Time was intended, from the beginning, to co-exist or, perhaps it is better to say, to co-inhere within the realm of timelessness.  Created by God, time is sanctified.  It is not only “very good” but it is holy.  The integrity of time is dependent upon its relationship with the supra-temporal. The schism between temporal and supra-temporal was the result of sin.  In paradise sin and hence death originated.  Adam’s sin led to the death of creation.  Adam’s sin severed time from timelessness.  Consequently, time became the path leading from birth to death.  Yet, despite the breach between temporal and supra-temporal, time continued to be the context in which God and the human person interacted.

The collapse of time did not destroy God’s relationship with humanity.  Time, now bound to death, continued to be filled with God’s presence.  Time’s fall from timelessness did not prevent the human person from exercising freedom even though that freedom became weakened and abused by the delusion of self- apotheosis. Corrupted by sin, time did not lose or forfeit its purpose to receive in the flesh the One foretold by the prophets.  “But when the fullness of time had come, God sent forth his Son, born of a woman, born under the law” (Gal.4:4).

Time is not driven by a self governing élan that ultimately usurps human freedom.  The unfolding of time offers at every moment the possibility to bear witness to the beauty and glory of human freedom emerging from the internal struggle to choose Life over death. From this ascetic ordeal human freedom, which originates in Life and is sustained by Life, reveals in time the creativity which enables the mind and heart to peer into the supra-temporal.

Time is a mystery into which we are born.  It is a mystery which God and man – the uncreated and the created, the supra-temporal and temporal – commune with each other.  Time is a mystery that reveals the divine pre-eternal love of God.
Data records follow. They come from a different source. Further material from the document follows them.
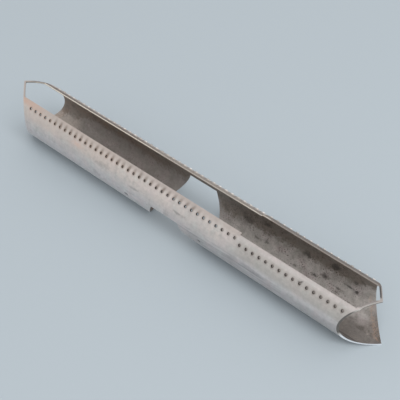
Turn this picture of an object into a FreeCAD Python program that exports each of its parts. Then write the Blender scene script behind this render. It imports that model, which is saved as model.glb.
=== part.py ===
import FreeCAD, Part
import os

import Sketcher

os.makedirs("parts", exist_ok=True)
doc = FreeCAD.newDocument("burner_tube")
vector = FreeCAD.Vector

# A slotted burner tube of 1.2 mm stainless sheet, made of two rolled sections that are
# butt-welded end to end. The tube lies along X with its axis on the X axis, and its
# wide slot faces up (+Z). Each free end is cut to a point in plan, and a narrow bridge
# of the wall closes the slot there. The origin is on the axis, midway between the two
# points. Lengths are millimetres and angles are degrees.

DRIVING_SIZES = [
    ("tube_diameter", 45.0, "outside diameter of both sections"),
    ("wall", 1.2, "sheet thickness"),
    ("long_length", 250.0, "weld plane to the point of the long section"),
    ("short_length", 115.0, "weld plane to the point of the short section"),
    ("mitre_angle", 45.0, "angle between each end cut and the tube's axis"),
    ("long_slot_angle", 30.0, "half the slot of the long section, from the top"),
    ("short_slot_angle", 35.0, "half the slot of the short section, from the top"),
    ("bridge_width", 1.4, "width of the narrow bridge across each end"),
    ("long_setback", 0.0, "how far the long end's bridge tip lies behind its point"),
    ("short_setback", 3.0, "how far the short end's bridge tip lies behind its point"),
    ("tip_gap", 0.8, "gap between the two halves of a bridge, filled by a weld"),
    ("root_gap", 0.6, "gap between the sections, filled by the seam weld"),
    ("weld_proud", 0.3, "how far the seam weld stands inside the bore"),
    ("port_bore", 1.8, "diameter of a flame port"),
    ("port_pitch", 6.0, "spacing of the flame ports along the tube"),
    ("long_port_angle", 44.5, "port rows of the long section, from the top"),
    ("short_port_angle", 51.5, "port rows of the short section, from the top"),
    ("long_port_margin", 25.0, "point of the long section to its last port"),
    ("short_port_margin", 22.0, "point of the short section to its last port"),
    ("opening_width", 27.6, "straight top edge of the opening underneath"),
    ("opening_base", 56.8, "width of that opening at the bottom of the tube"),
    ("opening_top", 1.0, "height of its top edge above the axis"),
    ("opening_flare", 50.0, "radius of its curved ends"),
    ("opening_offset", -0.8, "place of its middle along the tube"),
]

# Sizes worked out from the driving ones, as formulas of the sheet.
DERIVED_SIZES = [
    ("outer_radius", "=tube_diameter / 2"),
    ("inner_radius", "=outer_radius - wall"),
    ("half_length", "=(long_length + short_length) / 2"),
    ("weld_plane", "=(long_length - short_length) / 2"),
    ("reach", "=outer_radius + 1"),
    ("mitre_run", "=reach / tan(mitre_angle * 1deg)"),
    ("bridge_run", "=bridge_width / sin(mitre_angle * 1deg)"),
    ("long_vee", "=inner_radius * sin(long_slot_angle * 1deg)"),
    ("short_vee", "=inner_radius * sin(short_slot_angle * 1deg)"),
    ("long_vee_run", "=long_vee / tan(mitre_angle * 1deg)"),
    ("short_vee_run", "=short_vee / tan(mitre_angle * 1deg)"),
    ("port_clear", "=port_pitch / 2"),
]

sizes = doc.addObject("Spreadsheet::Sheet", "sizes")
for row, (alias, value, note) in enumerate(DRIVING_SIZES, start=1):
    sizes.set(f"A{row}", alias)
    sizes.set(f"B{row}", str(value))
    sizes.set(f"C{row}", note)
    sizes.setAlias(f"B{row}", alias)
for row, (alias, formula) in enumerate(DERIVED_SIZES, start=len(DRIVING_SIZES) + 1):
    sizes.set(f"A{row}", alias)
    sizes.setAlias(f"B{row}", alias)
    sizes.set(f"B{row}", formula)
doc.recompute()


def formula(text):
    """A formula whose sheet names are written as plain words."""
    words = [alias for alias, *_ in DRIVING_SIZES + DERIVED_SIZES]
    for word in sorted(words, key=len, reverse=True):
        text = text.replace(word, f"<{words.index(word)}>")
    for index, word in enumerate(words):
        text = text.replace(f"<{index}>", f"sizes.{word}")
    return text


def value_of(text):
    """The number that a formula gives now, used as a sketch's first guess."""
    return float(sizes.evalExpression(formula(text).replace("sizes.", "")))


def new_body(name):
    body = doc.addObject("PartDesign::Body", name)
    body.Label = name
    return body


def origin_feature(body, role):
    for feature in body.Origin.OriginFeatures:
        if feature.Role == role:
            return feature
    raise ValueError(role)


def new_sketch(body, name, role, base=("0", "0", "0"), turn_axis=None, turn="0"):
    """An empty sketch on one of the body's own planes, moved and turned by formulas."""
    sketch = body.newObject("Sketcher::SketchObject", name)
    sketch.AttachmentSupport = [(origin_feature(body, role), "")]
    sketch.MapMode = "FlatFace"
    if turn_axis:
        rotation = FreeCAD.Rotation(turn_axis, value_of(turn))
        sketch.AttachmentOffset = FreeCAD.Placement(vector(), rotation)
        sketch.setExpression("AttachmentOffset.Rotation.Angle", formula(turn))
    for letter, text in zip("xyz", base):
        if text != "0":
            sketch.setExpression(f"AttachmentOffset.Base.{letter}", formula(text))
    return sketch


def pin_point(sketch, shape, end, x_text, y_text):
    """Hold one end of a line or arc at a place given by two formulas."""
    if x_text == "0":
        sketch.addConstraint(Sketcher.Constraint("PointOnObject", shape, end, -2))
    else:
        distance = Sketcher.Constraint("DistanceX", -1, 1, shape, end, value_of(x_text))
        index = sketch.addConstraint(distance)
        sketch.setExpression(f"Constraints[{index}]", formula(x_text))
    if y_text == "0":
        sketch.addConstraint(Sketcher.Constraint("PointOnObject", shape, end, -1))
    else:
        distance = Sketcher.Constraint("DistanceY", -1, 1, shape, end, value_of(y_text))
        index = sketch.addConstraint(distance)
        sketch.setExpression(f"Constraints[{index}]", formula(y_text))


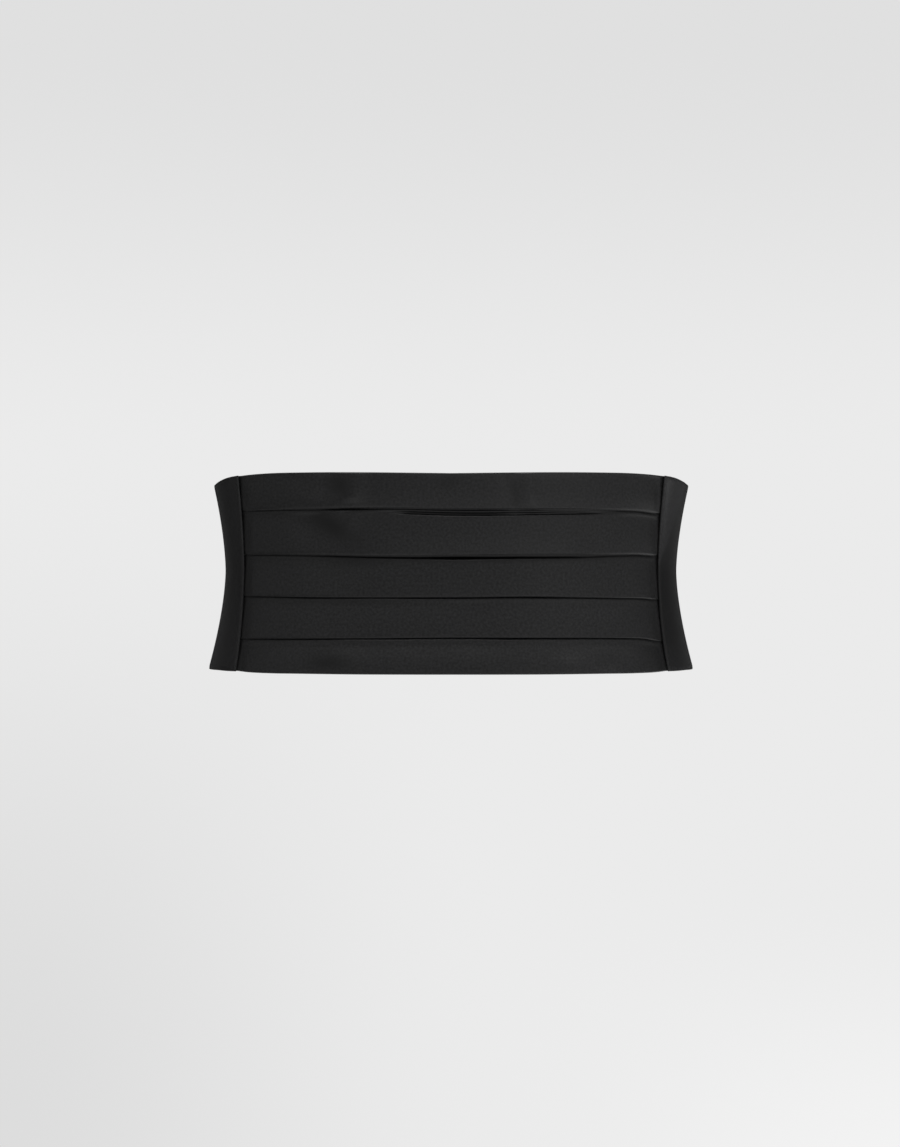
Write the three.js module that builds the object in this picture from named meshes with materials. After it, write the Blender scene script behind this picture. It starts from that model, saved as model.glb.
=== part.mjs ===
// Pleated cummerbund, fastened into a loop as it is worn.
// Millimetres, +Z up, the front facing -Y. The origin is on the loop's axis, level with the narrow waist.
import * as THREE from "three";

// Body curve that the cloth lies on
const WAIST_WIDTH = 289.4; // side to side, inside the cloth, at the waist
const WAIST_DEPTH = 212; // front to back, inside the cloth, at the waist
const SQUARENESS = 2.2; // power of the plan curve: 2 is an ellipse, more is squarer
const TOP_FLARE = 8.7; // how far the sides lean out at the top edge
const HEM_FLARE = 11.7; // how far they lean out at the hem
const FLARE_POWER = 1.6;

// Pleated front
const RISE = 59; // top edge above the waist
const DROP = 66; // hem below the waist
const FRONT_HALF_WIDTH = 146.5; // middle to side seam, along the cloth
const SEAM_BOW = 2.2; // how much wider the front is at its top edge and hem
const FRONT_WALL = 1.6;
const PLEAT_LIFT = 1.9; // how far a pleat's folded edge stands off the layer behind it
const POCKET_GAP = 0.6; // width of the open fold behind a pleat's edge
const POCKET_DEPTH = 5;
const SEAM_ALLOWANCE = 10; // cloth that runs on behind the side panel
const SEAM_RELIEF = 0.3; // share of the pleats' lift that is left where they are sewn down
const PUCKER_LENGTH = 9; // stretch beside the seam over which the pleats flatten

// Side panels
const SIDE_WALL = 1.4;
const SIDE_LENGTH = 140; // from the seam to the strap end
const SETTLE_LENGTH = 16; // stretch behind the seam over which the panel comes in to the body
const STRAP_MARGIN = 3; // how much the panel's end stands past the strap, above and below

// Straps and clasp
const STRAP_HEIGHT = 38;
const STRAP_WALL = 1.3;
const STRAP_LAP = 14; // strap on the outside of the side panel
const STRAP_TAIL = 26; // strap turned back inside the clasp
const CLASP_WIDTH = 32;
const CLASP_WALL = 2;
const CLASP_BAR = 3; // width of the bar that a strap goes round
const SLOT_WIDTH = 5;
const SLOT_CLEARANCE = 1; // slot above and below the strap
const SLOT_CORNER = 0.6;
const CLASP_MARGIN = 3; // clasp above and below its slots
const CLASP_CORNER = 4;

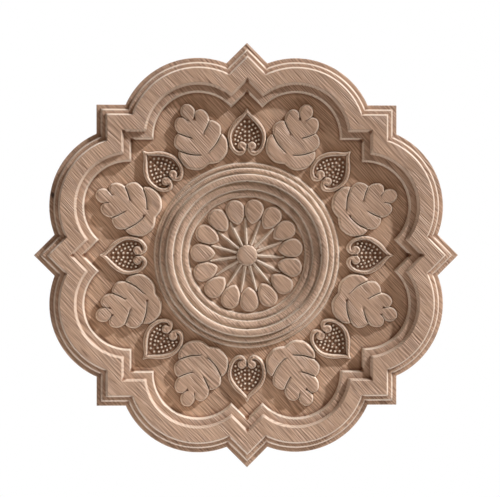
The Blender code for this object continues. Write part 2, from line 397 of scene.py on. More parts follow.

What was divinely pre-destined before creation is realized in time and space; “Blessed be the God and Father of our Lord Jesus Christ, who has blessed us in Christ with every spiritual blessing in the heavenly places, even as he chose us in him before the foundation of the world, that we should be holy and blameless before him” (Eph.1:34). Indeed, we have been predestined in love to abide in divine love.  Yet, divine love must not be understood as a disguise for divine tyranny.  Even in God’s predetermined love and humanity’s pre-determined place within divine life freedom abides.  Human freedom cannot be swallowed up by divine love. Paradoxically, however, human freedom is able to grow and expand only when seeking, wrestling and ultimately capitulating to divine love. Without this interaction human freedom atrophies. In the divine human dynamic human creativity yearns to ascend and penetrate beyond the parameters of time and space.  Within this divine human symbiosis comes an emerging epiphany and experience of transfigured creation within time: “Behold I make all things new” (Rev.21:5).

Time is a fundamental component of our worship culminating with the celebration of the Eucharist.  The command to “do this in remembrance of me” directs us not only to the saving acts of God which occurred in the past but also to the saving acts of God in the present as well as the future.  In the present – within the celebration of the Eucharist – we become membered or joined to the acts of salvation leading to the Lord’s passion and resurrection, to his ascension and to the descent of the Holy Spirit.  In these saving acts of the past we are also membered to the saving acts that are yet to come and which have already been inaugurated.  Within our Eucharistic celebration time is healed.  Past, present and future are no longer divided or broken segments on the linear plane of history.  They are joined together into the one moment when we encounter God while anticipating the fulfillment of creations renewal and transfiguration: “Remembering this saving commandment and all those things which have come to pass for us: the cross, the tomb, the resurrection on the third day, the ascension into heaven, the sitting at the right hand and the second and glorious coming…” (Anaphora, Liturgy of St. John Chrysostom).

The healing of time – the sanctification of time – restores its relationship to the supra-temporal.  Therefore the end of time is not its abolition.  The end of time is the termination of temporality’s union with death.  All the events to which we are joined in the celebration of the Eucharist continue to heal time until the Lord’s coming again.  Then all that is old and bound to fear, sadness and corruption will pass away.  Time will no longer hold us and the creation captive; “and I heard a loud voice from the throne saying, ‘Behold, the dwelling of God is with men.  He will dwell with them, and they shall be his people, and God himself will be with them; he will wipe away every tear from their eyes, and death shall be no more, neither shall there be mourning nor crying nor pain any more, for the former things have passed away” (Rev.21:3-4).